Journal Entry 5-12-20
Today I had another 10 hour day of work. It was a long day, but a good day. Recently I watched one of Jocko Willink's podcasts on how to separate emotions from work from your home life. It really was interesting in his perspective of how one part of a man's responsibility is to shield his family from the cold reality of the world outside. I think this is true in many regards and very admirable.
To be able to consolidate your whole workday into a nice and neat package that can be managed is very respectable. I think part of it is that at the end of the workday you have to have a meaningful end or else that work will spill over to your home life. What happens at work stays at work. However, much like bookmarking a page in a novel right in the middle of a chapter, picking up where you left off is more confusing than ending on a more poignant end of a chapter and leaving the beginning of the new chapter for the new day.

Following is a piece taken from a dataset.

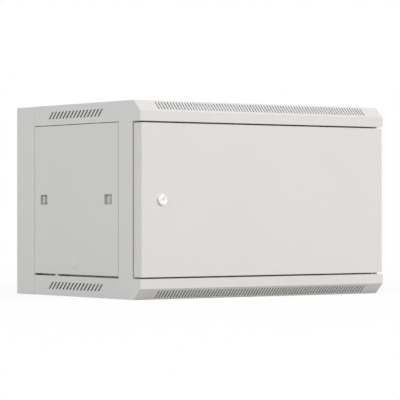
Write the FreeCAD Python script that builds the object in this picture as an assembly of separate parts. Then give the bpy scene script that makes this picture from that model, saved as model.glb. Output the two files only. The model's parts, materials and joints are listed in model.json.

What happens at work, however, can sometimes seem relatively way more taxing emotionally or physically than others' work. This can lead to comparisons which are understandable yet unhealthy towards a general growth in your life. Part of the importance of separating your emotions at work and home is that you have to be able to separate them if you want your home life to grow in a beneficial way as well. By focusing on the importance of why it is important for your home life to flourish is that home is where you should be relaxed and vulnerable and letting your guard down.
At work, we can let our guard be up and be more aggressive when needed to keep progress, however, a certain more maternal approach is necessary at home. Some might see this as a weakness, but for true masculinity, it is a virtue to be able to maintain frame of mind while understanding the importance of a balance at home necessary for the growth of your relationship with you girlfriend or wife, but also the sustainable growth of your children. Giving in to our emotions may warp the balance of the home and present a negative reaction from your family as they cope with your uncontrolled emotions.
I think the idea of realizing the importance of something can be used with many morals, beliefs, and etiquettes. Many times we ask ourselves what the point of something is. Like David Goggins says he's not training to be physically strong, he's training to be mentally strong. The point of these things is to grow us, and if we can't see the point by our own intrinsic volition, then we are doomed to experience only the hellish aspects of life rather than the paradisiac aspects. Choose the path to paradise over the settling of hell.